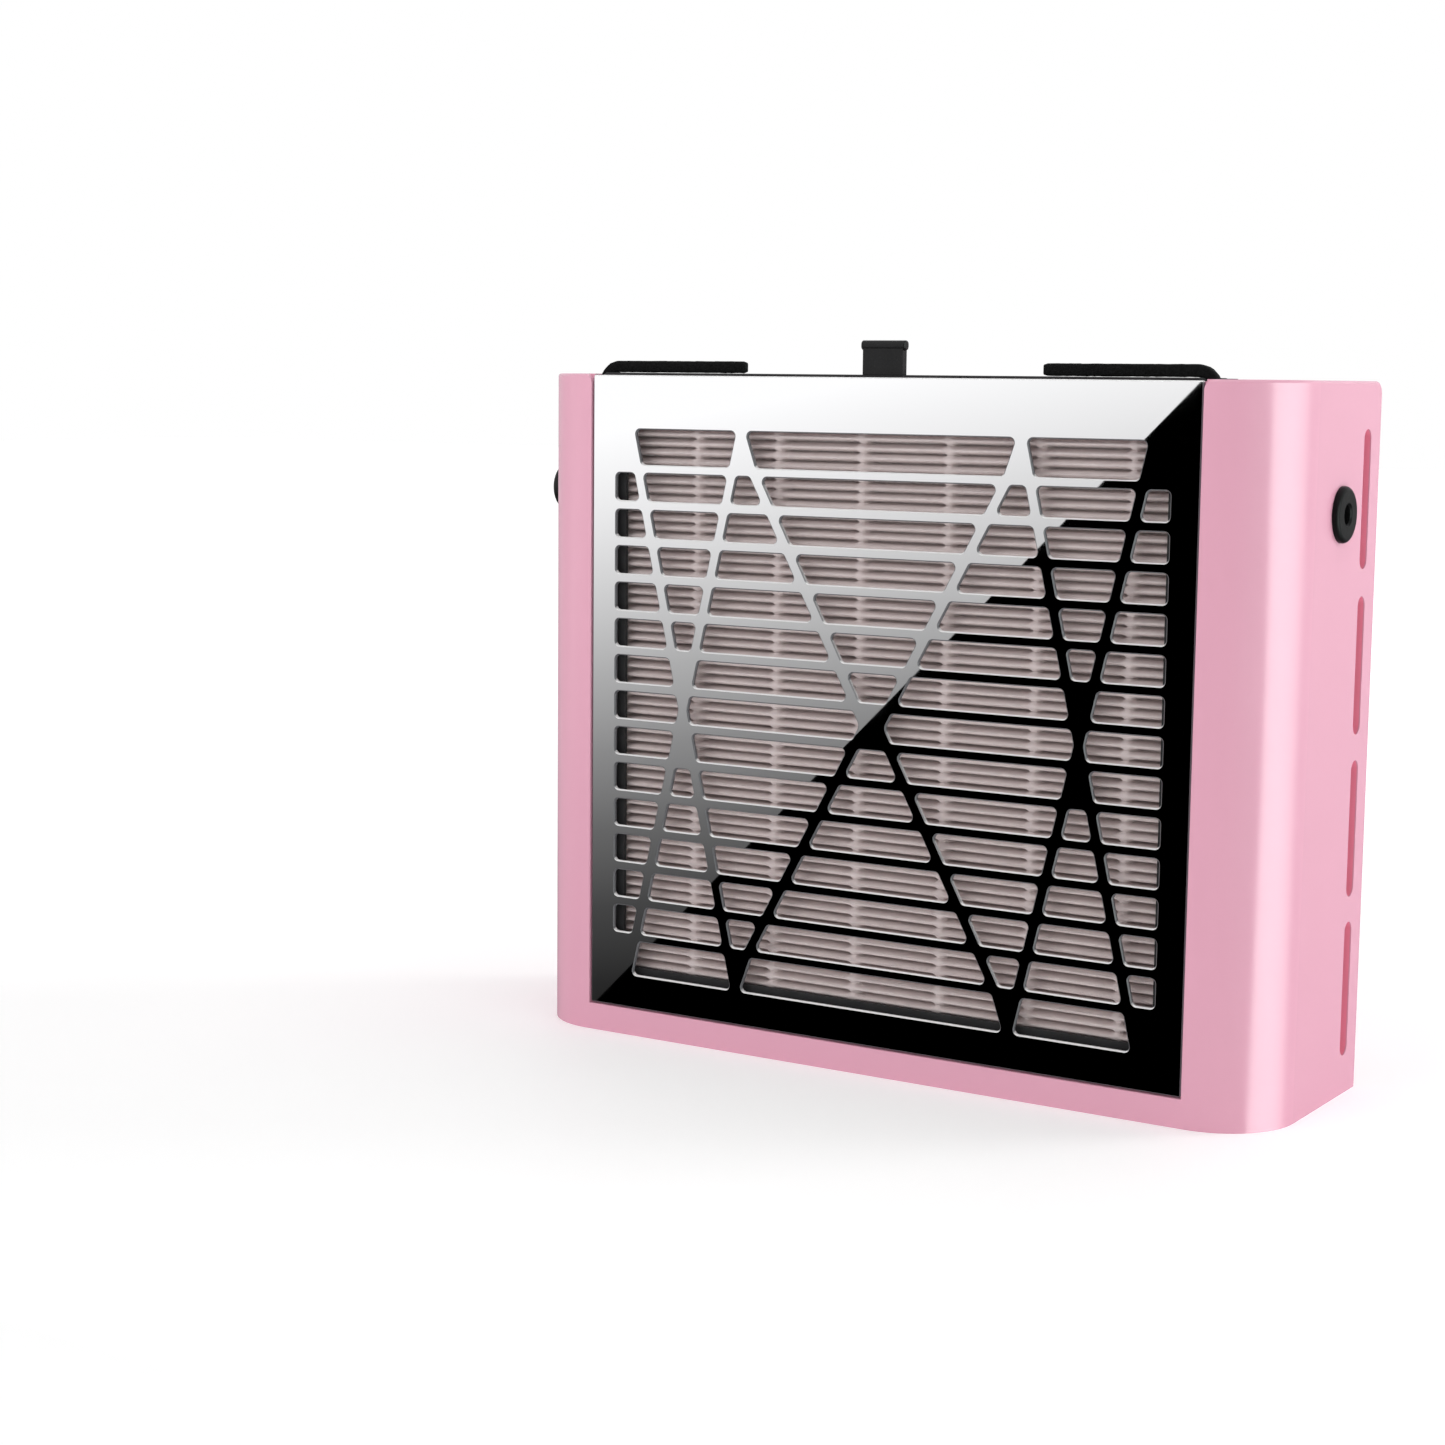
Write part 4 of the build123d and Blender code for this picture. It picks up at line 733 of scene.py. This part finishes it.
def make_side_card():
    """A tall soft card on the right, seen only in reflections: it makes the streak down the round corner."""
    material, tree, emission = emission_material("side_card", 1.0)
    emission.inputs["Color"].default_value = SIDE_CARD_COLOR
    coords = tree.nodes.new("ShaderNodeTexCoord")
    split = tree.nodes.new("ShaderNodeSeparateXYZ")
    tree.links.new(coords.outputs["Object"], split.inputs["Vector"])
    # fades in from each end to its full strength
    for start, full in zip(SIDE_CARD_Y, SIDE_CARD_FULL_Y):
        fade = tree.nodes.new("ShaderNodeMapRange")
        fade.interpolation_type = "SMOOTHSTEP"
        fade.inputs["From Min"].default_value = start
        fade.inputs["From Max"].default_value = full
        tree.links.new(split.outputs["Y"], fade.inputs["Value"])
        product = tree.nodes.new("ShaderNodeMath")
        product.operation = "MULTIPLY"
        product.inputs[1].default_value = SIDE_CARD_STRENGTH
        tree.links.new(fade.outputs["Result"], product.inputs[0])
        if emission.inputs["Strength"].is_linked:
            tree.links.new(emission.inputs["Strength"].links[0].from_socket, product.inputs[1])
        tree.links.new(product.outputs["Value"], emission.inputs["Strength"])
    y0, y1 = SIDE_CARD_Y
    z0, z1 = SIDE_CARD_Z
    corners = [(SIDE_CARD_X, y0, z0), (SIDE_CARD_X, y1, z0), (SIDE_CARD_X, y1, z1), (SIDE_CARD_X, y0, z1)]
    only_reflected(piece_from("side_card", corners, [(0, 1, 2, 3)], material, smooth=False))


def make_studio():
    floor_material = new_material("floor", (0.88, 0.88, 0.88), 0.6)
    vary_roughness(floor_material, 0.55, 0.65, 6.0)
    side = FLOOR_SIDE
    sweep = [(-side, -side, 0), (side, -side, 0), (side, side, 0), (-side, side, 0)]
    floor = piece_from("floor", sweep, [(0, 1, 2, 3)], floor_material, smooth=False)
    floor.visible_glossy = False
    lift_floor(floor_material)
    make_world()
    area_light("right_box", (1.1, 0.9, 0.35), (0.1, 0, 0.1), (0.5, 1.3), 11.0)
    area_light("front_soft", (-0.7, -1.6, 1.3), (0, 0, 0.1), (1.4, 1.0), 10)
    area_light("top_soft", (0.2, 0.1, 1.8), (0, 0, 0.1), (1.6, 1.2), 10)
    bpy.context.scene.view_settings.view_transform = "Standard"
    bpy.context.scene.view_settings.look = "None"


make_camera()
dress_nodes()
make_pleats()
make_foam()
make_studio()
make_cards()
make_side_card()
----
*Direction:* Quote exactly the opening line of the material above and every line after it, up to and including the line that contains "3)], material, smooth=False))".

*Answer below:*
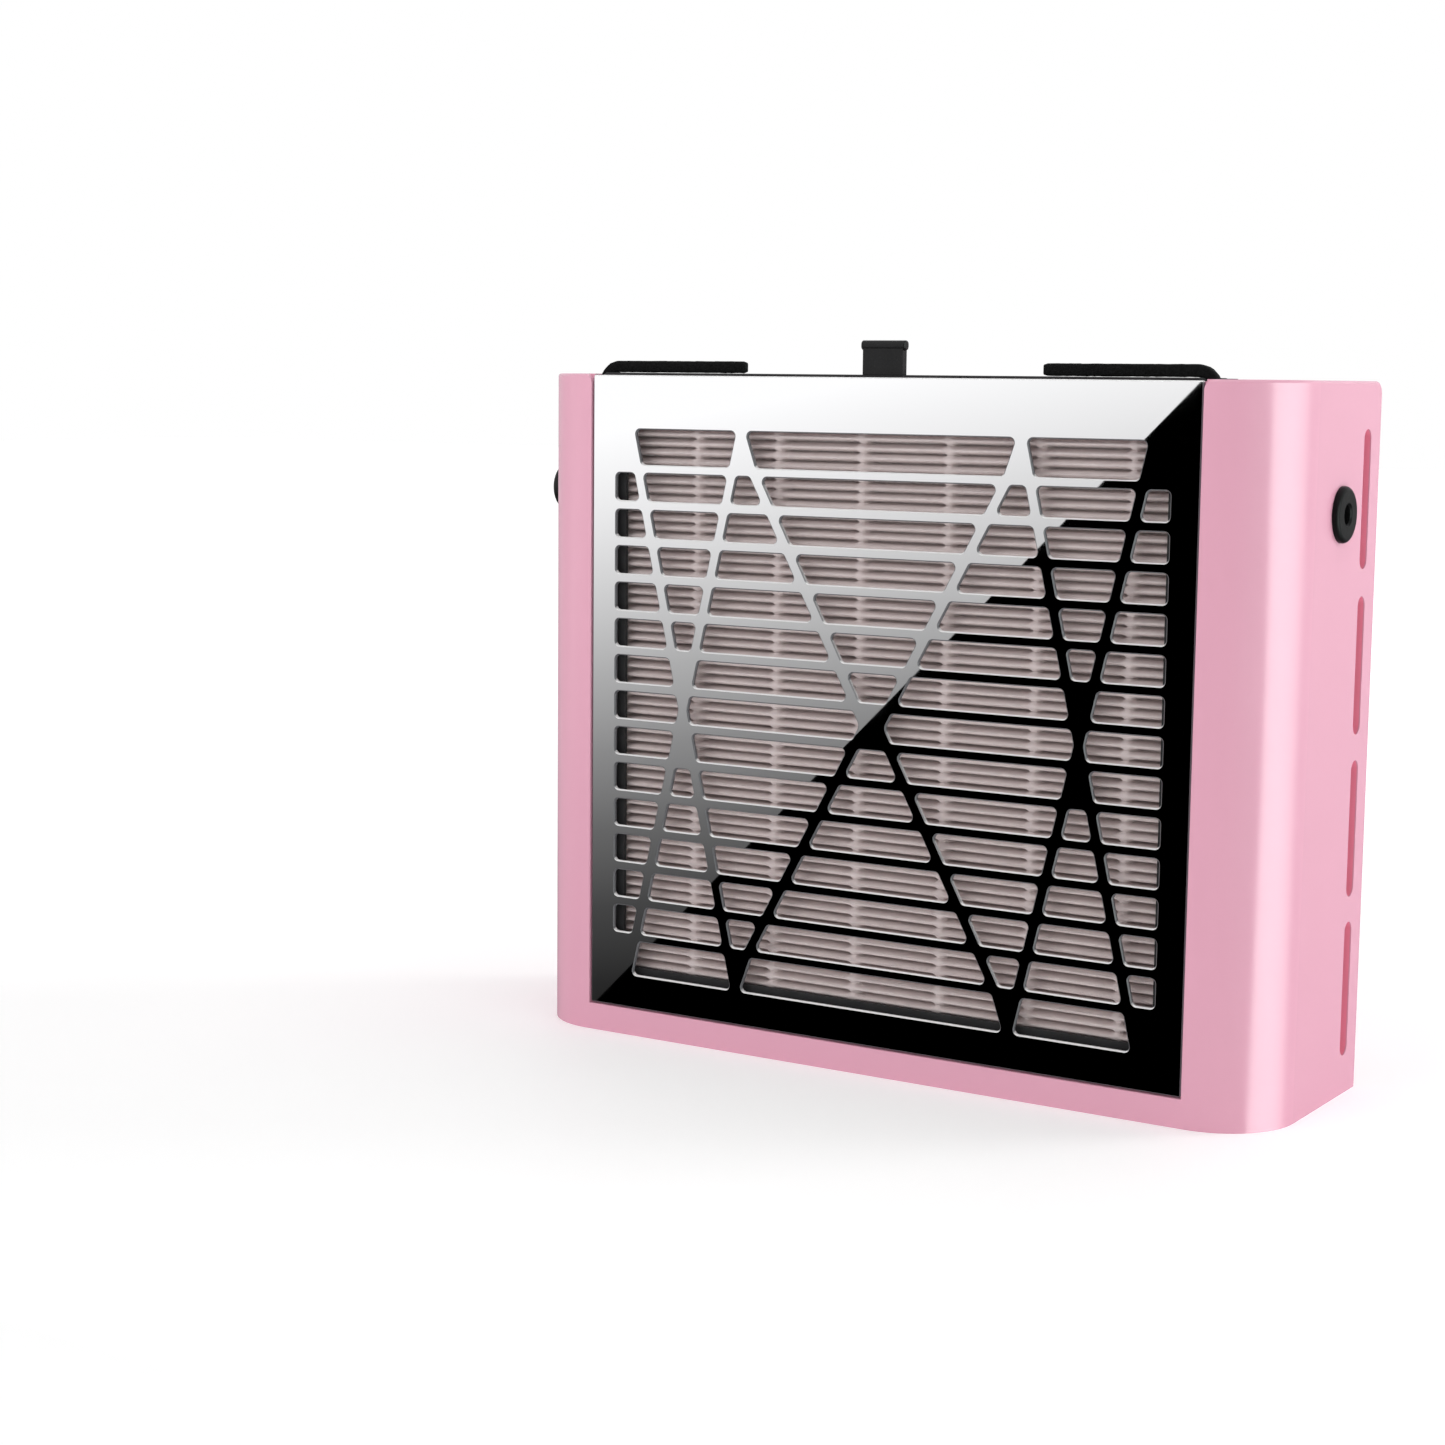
Write part 4 of the build123d and Blender code for this picture. It picks up at line 733 of scene.py. This part finishes it.
def make_side_card():
    """A tall soft card on the right, seen only in reflections: it makes the streak down the round corner."""
    material, tree, emission = emission_material("side_card", 1.0)
    emission.inputs["Color"].default_value = SIDE_CARD_COLOR
    coords = tree.nodes.new("ShaderNodeTexCoord")
    split = tree.nodes.new("ShaderNodeSeparateXYZ")
    tree.links.new(coords.outputs["Object"], split.inputs["Vector"])
    # fades in from each end to its full strength
    for start, full in zip(SIDE_CARD_Y, SIDE_CARD_FULL_Y):
        fade = tree.nodes.new("ShaderNodeMapRange")
        fade.interpolation_type = "SMOOTHSTEP"
        fade.inputs["From Min"].default_value = start
        fade.inputs["From Max"].default_value = full
        tree.links.new(split.outputs["Y"], fade.inputs["Value"])
        product = tree.nodes.new("ShaderNodeMath")
        product.operation = "MULTIPLY"
        product.inputs[1].default_value = SIDE_CARD_STRENGTH
        tree.links.new(fade.outputs["Result"], product.inputs[0])
        if emission.inputs["Strength"].is_linked:
            tree.links.new(emission.inputs["Strength"].links[0].from_socket, product.inputs[1])
        tree.links.new(product.outputs["Value"], emission.inputs["Strength"])
    y0, y1 = SIDE_CARD_Y
    z0, z1 = SIDE_CARD_Z
    corners = [(SIDE_CARD_X, y0, z0), (SIDE_CARD_X, y1, z0), (SIDE_CARD_X, y1, z1), (SIDE_CARD_X, y0, z1)]
    only_reflected(piece_from("side_card", corners, [(0, 1, 2, 3)], material, smooth=False))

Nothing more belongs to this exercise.